[START OF Data excerpt]
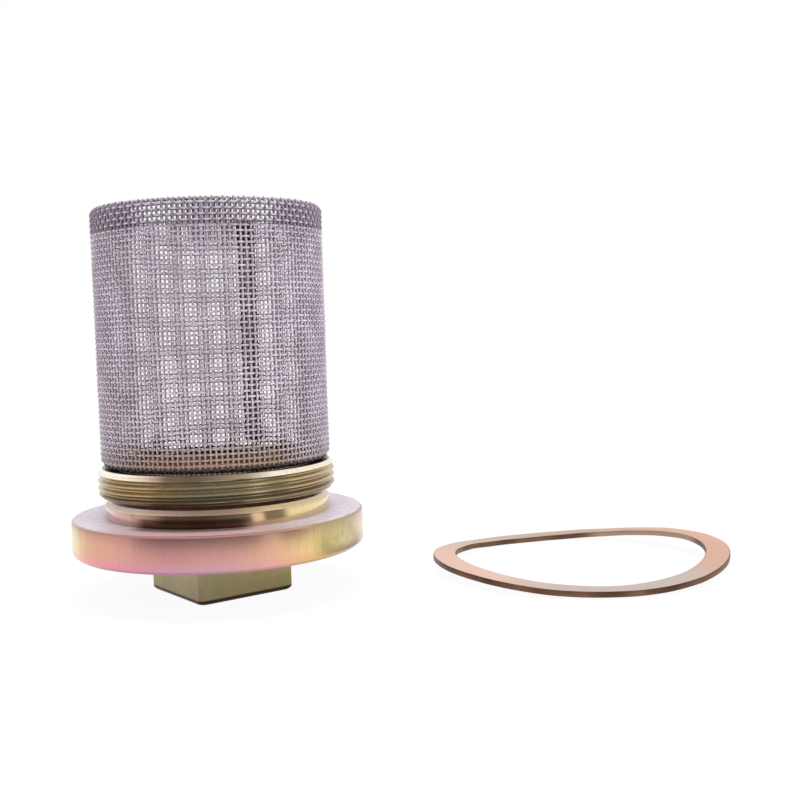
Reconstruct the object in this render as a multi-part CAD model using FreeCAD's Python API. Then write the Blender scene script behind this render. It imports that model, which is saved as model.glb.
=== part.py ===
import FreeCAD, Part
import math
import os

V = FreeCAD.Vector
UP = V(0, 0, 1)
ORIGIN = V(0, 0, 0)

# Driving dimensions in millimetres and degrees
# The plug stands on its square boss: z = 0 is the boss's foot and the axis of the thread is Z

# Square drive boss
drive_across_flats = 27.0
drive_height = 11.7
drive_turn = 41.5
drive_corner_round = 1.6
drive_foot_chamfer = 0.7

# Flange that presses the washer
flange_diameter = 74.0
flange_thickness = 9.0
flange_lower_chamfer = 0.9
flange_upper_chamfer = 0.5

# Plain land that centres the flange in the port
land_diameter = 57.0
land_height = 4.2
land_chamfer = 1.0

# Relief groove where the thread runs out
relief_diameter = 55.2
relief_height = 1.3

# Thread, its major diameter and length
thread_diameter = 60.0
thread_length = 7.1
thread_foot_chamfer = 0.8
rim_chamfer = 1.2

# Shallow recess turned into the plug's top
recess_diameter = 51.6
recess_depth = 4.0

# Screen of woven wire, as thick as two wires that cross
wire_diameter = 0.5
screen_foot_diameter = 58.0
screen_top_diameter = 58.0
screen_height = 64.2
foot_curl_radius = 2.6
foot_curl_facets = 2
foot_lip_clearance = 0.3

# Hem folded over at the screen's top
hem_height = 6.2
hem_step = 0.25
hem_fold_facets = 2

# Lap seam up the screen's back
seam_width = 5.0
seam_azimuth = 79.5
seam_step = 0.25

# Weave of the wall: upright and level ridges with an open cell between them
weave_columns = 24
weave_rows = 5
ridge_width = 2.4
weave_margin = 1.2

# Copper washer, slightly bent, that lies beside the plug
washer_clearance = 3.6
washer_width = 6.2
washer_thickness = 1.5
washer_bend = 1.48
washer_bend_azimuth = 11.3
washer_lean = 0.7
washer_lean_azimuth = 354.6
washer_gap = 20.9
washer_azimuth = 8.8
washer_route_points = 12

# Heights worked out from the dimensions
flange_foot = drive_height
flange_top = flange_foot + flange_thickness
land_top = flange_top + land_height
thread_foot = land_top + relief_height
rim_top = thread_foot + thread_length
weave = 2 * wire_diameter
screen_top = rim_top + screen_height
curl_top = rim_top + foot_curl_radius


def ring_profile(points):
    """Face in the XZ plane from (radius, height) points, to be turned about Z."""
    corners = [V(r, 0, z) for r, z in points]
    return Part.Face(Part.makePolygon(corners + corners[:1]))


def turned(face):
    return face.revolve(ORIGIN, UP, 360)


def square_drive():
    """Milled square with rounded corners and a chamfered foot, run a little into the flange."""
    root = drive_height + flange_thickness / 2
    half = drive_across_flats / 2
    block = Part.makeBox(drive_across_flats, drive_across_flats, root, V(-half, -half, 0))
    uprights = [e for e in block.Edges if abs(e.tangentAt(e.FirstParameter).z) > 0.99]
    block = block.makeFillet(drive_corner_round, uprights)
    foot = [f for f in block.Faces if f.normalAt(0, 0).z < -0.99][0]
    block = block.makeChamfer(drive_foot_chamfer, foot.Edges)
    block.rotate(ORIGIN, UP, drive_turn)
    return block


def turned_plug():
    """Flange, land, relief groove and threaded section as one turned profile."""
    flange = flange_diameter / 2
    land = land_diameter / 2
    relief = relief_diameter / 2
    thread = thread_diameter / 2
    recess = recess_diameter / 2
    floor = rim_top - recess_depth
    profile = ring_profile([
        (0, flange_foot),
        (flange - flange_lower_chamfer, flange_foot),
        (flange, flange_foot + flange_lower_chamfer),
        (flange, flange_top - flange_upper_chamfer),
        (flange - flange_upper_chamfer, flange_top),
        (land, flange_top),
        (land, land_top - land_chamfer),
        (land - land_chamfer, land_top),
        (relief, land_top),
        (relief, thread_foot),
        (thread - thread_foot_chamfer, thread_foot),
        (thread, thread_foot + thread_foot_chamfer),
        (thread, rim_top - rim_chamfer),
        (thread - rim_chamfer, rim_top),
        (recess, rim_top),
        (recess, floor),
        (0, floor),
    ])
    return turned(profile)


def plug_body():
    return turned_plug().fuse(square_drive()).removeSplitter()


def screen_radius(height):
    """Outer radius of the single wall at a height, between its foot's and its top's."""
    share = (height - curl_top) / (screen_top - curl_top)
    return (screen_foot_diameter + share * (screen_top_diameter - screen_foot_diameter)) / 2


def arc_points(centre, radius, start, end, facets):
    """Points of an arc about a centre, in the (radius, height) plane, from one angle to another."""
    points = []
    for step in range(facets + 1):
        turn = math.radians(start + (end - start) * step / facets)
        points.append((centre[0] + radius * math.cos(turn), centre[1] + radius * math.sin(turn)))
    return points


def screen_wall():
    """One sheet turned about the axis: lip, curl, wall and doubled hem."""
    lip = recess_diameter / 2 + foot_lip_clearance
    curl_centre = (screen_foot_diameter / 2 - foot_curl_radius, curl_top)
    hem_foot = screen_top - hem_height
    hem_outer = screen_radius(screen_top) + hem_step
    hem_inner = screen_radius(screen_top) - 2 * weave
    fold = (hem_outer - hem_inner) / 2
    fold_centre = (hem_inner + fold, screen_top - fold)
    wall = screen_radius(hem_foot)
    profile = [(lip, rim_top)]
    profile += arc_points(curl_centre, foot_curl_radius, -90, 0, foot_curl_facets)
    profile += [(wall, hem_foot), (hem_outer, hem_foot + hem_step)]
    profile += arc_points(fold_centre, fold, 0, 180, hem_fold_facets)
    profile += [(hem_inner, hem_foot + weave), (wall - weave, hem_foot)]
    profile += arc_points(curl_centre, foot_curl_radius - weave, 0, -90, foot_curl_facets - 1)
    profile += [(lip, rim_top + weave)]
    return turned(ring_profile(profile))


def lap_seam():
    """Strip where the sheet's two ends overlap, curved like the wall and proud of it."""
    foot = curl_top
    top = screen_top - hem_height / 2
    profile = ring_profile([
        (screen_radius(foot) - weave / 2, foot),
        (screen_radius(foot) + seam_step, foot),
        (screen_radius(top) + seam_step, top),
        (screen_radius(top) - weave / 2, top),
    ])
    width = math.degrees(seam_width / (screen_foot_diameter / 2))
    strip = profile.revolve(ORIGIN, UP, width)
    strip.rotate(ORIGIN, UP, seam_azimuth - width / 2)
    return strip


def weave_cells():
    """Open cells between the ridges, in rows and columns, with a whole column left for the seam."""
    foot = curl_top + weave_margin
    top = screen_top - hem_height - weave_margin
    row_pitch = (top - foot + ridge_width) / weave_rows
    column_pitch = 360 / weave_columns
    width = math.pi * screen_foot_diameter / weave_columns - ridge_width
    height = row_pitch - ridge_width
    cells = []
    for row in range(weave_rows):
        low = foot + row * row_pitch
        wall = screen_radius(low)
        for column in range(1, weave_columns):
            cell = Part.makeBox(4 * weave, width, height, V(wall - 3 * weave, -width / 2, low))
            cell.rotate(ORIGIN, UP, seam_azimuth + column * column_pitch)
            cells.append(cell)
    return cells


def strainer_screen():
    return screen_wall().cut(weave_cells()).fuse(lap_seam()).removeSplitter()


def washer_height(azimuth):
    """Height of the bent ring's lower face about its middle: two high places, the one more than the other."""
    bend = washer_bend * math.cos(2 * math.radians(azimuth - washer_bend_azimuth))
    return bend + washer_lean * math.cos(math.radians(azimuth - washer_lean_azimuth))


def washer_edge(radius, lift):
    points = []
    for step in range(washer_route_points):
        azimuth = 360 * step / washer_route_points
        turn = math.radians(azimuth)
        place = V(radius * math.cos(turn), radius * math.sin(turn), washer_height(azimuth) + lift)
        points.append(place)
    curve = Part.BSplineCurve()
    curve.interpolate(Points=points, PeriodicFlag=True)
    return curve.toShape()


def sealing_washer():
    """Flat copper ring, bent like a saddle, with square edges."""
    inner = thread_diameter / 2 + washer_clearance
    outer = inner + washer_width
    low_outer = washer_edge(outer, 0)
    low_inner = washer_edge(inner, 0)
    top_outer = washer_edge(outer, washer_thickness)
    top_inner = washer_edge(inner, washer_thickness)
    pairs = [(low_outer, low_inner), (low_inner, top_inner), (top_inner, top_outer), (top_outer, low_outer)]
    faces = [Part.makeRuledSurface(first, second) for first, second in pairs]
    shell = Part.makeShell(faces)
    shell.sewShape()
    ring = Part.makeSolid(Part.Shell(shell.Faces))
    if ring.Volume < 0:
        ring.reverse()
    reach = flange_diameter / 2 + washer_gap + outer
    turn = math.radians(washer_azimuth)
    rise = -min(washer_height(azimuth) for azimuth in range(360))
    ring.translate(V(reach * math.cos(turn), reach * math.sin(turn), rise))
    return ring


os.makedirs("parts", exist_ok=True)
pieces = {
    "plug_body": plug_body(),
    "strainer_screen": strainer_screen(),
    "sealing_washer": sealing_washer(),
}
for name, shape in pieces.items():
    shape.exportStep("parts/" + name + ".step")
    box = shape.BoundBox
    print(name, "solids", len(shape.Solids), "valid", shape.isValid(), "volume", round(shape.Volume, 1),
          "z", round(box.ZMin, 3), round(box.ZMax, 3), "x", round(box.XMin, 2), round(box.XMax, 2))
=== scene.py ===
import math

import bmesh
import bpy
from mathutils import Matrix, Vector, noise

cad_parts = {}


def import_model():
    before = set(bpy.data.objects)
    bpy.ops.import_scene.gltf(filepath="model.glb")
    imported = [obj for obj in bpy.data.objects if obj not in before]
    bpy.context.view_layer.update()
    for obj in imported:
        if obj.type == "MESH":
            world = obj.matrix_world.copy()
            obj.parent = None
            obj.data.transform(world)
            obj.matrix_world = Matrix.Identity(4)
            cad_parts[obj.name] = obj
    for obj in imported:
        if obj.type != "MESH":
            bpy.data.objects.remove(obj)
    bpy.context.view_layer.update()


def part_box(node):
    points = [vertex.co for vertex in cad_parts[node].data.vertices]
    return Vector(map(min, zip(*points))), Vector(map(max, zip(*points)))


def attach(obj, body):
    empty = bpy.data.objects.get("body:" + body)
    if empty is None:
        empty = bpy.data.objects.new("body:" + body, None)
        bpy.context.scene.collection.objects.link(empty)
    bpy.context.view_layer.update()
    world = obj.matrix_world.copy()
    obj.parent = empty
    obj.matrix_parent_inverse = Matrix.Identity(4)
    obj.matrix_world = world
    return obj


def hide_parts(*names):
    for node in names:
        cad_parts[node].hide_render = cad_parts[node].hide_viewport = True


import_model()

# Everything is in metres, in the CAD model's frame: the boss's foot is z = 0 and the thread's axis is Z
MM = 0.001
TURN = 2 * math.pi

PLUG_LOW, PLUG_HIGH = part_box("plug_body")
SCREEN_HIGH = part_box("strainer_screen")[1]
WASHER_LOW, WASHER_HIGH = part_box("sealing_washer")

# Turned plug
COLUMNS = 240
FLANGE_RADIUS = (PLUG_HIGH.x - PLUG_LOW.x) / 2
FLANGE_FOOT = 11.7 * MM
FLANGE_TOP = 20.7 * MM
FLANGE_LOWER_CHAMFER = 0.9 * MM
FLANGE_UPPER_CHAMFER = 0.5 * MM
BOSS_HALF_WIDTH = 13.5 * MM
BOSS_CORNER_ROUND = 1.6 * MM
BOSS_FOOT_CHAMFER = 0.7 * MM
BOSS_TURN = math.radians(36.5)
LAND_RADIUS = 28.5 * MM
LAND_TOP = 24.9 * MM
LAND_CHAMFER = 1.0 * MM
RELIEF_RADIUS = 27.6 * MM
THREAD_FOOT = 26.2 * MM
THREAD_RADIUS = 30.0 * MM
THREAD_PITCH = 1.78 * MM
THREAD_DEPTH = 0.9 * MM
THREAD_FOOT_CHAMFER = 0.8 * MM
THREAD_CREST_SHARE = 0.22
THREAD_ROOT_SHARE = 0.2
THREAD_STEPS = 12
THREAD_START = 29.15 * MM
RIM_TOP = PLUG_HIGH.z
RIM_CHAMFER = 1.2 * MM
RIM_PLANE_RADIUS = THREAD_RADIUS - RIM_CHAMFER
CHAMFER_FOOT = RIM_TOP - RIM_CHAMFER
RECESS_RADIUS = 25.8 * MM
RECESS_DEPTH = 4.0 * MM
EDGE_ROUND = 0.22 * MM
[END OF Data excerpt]
# Stated goal
Return every line above that contains the word "copy".

# Reply to the exercise
            world = obj.matrix_world.copy()
    world = obj.matrix_world.copy()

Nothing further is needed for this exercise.